5.2.15

Garbage Grove

I've traded in my morning walk through the jungle for a jaunt down noisy city streets. There are people everywhere making their morning commute- walking, biking, riding in cars. There are roosters crowing and cows lowing. Motorcycles whizz by and taxis honk intermittenly.

It's not the serene quietness of the botanical garden I used to live in, but it can emit its own pleasure at times. There are a few spots where my nose is assaulted by horrific odors from the sewage and my vision is besieged by piles of garbage along the roadside, just as there are a few spots where the palm tress sway with grace and the skyline hosts a red rose sun. If I turn my gaze to the left at just the right moment I can see the sandy beach leading up to the water of the lagoon. From my distance it is as beckoning as the ocean.

Trees have always held a special allure for me and I spend quite a bit of time examining the palms and their fruits. I keep track (loosely) of the banana bunches and wonder who will ultimately pick them and whether they will be for sale or if someone will have the immediate pleasure of snacking on the sweet fruit.

It was with shock then, and sadness, that as I passed one day I noticed the trees had all been chopped down. The bananas hadn't merely been harvested, the small groove had been dessicated. The palm leaves appeared to have been chewed up and spit out. The trunks hacked into and left bare and exposed to the sun.

I took it as a metaphor for how my new year has been progressing. I am my own worst enemy here in Abidjan, and I am a formidable foe. I have battled my thoughts, been stunned by my emotional reactions and become paralyzed in my physical expression. No part of the normal me escaped the supervillan me unscathed. Not this January.

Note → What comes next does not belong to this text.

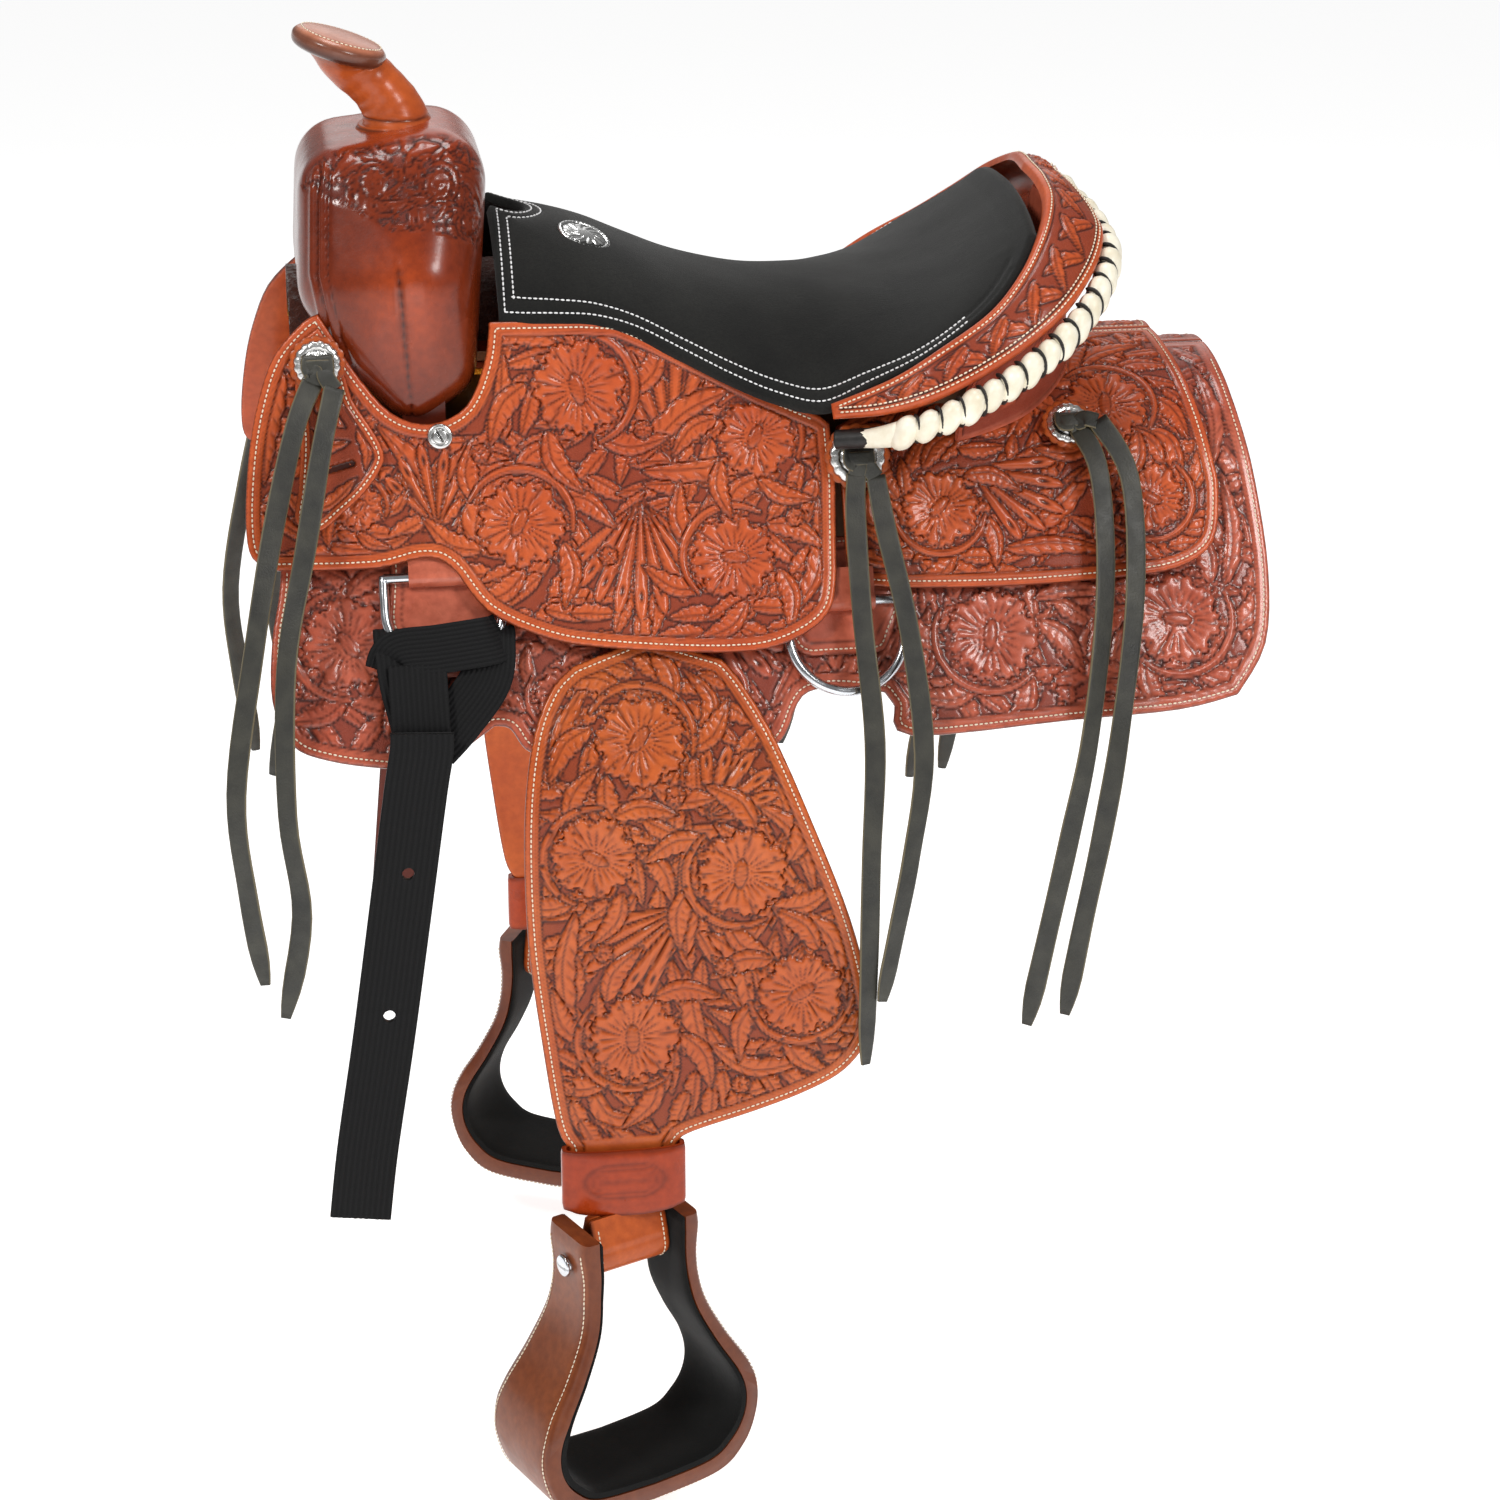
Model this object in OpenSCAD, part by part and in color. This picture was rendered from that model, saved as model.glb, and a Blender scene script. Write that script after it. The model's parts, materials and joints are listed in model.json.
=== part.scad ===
/* [Saddle] */
// Height of the seat's lowest point above the top of the horse's back
seat_low = 66; // [60:1:72]
// Height of the top of the cantle rim
cantle_top = 140; // [134:1:146]
// Radius of the arch that the skirts make over the horse's back
arch_r = 110; // [108:1:112]

/* [Leather] */
// Thickness of the skirt leather
skirt_t = 4.7; // [4:0.1:4.9]
// Thickness of the seat and rear jockeys
jockey_t = 4; // [3:0.1:4.2]
// Thickness of a fender and of its stirrup leather
fender_t = 5; // [4:0.1:5.5]
// Thickness of the fleece under the skirts
fleece_t = 9; // [6:0.5:9]

/* [Horn] */
// Diameter of the horn's cap
cap_d = 62; // [54:1:66]
// Thickness of the horn's cap
cap_t = 13; // [9:1:14]
// Tilt of the cap, front edge up
cap_tilt = 35; // [28:1:38]

/* [Rigging] */
// Inside width of a dee ring
dee_w = 70; // [64:1:72]
// Wire diameter of a dee ring
wire_d = 7; // [5:0.5:7]
// Radius of the punched tongue holes
hole_r = 3.5; // [2.5:0.5:4]

/* [Stirrup] */
// Depth of the stirrup's tread, front to back
tread_w = 76; // [60:1:80]
// Radius of the stirrup bolt's sleeve
sleeve_r = 8; // [7:0.5:9]
// Angle that the stirrup stands turned outward at rest
stirrup_turn = 25; // [0:1:30]

/* [Strings] */
// Width of a saddle string
string_w = 14; // [10:1:15]
// Thickness of a saddle string
string_t = 4; // [3:0.5:4]
// Diameter of the larger conchos
concho_d = 38; // [34:1:40]

/* [Hidden] */
$fn = 48;

leather = [0.72, 0.30, 0.12];
dark_leather = [0.52, 0.17, 0.08];
suede = [0.13, 0.13, 0.13];
steel = [0.78, 0.79, 0.80];
wood = [0.80, 0.66, 0.45];
gold_fleece = [0.82, 0.62, 0.12];
string_leather = [0.22, 0.23, 0.19];
rawhide = [0.90, 0.86, 0.76];

// Layers over the back, each an offset outward from the arch of radius arch_r
slope = 60;
fleece_out = 5;
skirt_in = fleece_out + 0.3;
skirt_out = skirt_in + skirt_t;
bar_in = skirt_out + 0.3;
bar_out = bar_in + 6.4;
rear_in = bar_out + 0.3;
fender_in = 13.6;
dee_h = skirt_out + 3.6 + wire_d / 2;
center_gap = 28;

// Section of the seat jockey's outer face, from the seat's edge down, as (y, z)
jockey_face = [[-86, 80], [-90, 63], [-97, 35], [-105, 8], [-114, -20], [-127, -50],
    [-145, -88], [-175.5, -138]];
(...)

It was a heck of a month. So it seemed fitting, just perfect, exactly like my world to walk by one day and see one small bright spot in my morning destroyed.

Except a few days ago I was walking by, lost in my thoughts when I looked up suddenly to a surprising sight. The banana stumps had all sprouted beautiful, bright green shoots. I stopped in my tracks and just watched them, unfurling with new life in the hazy morning light. I was breathless. I wondered how and when the new shoots had blossemed and gotten so tall. Maybe it happened over the weekend? But really, where was I and how could I miss something so grand?

Among my better qualities is a strong sense of justice. If I had been willing to accept the ruined banana grove as a metaphor for my life, then I was obliged, by default, to accept the baby shoots springing forth out of the garbage as a sign of something too. And it is February. Things are definitely looking better this month. I'm not going to go too much farther ahead than that.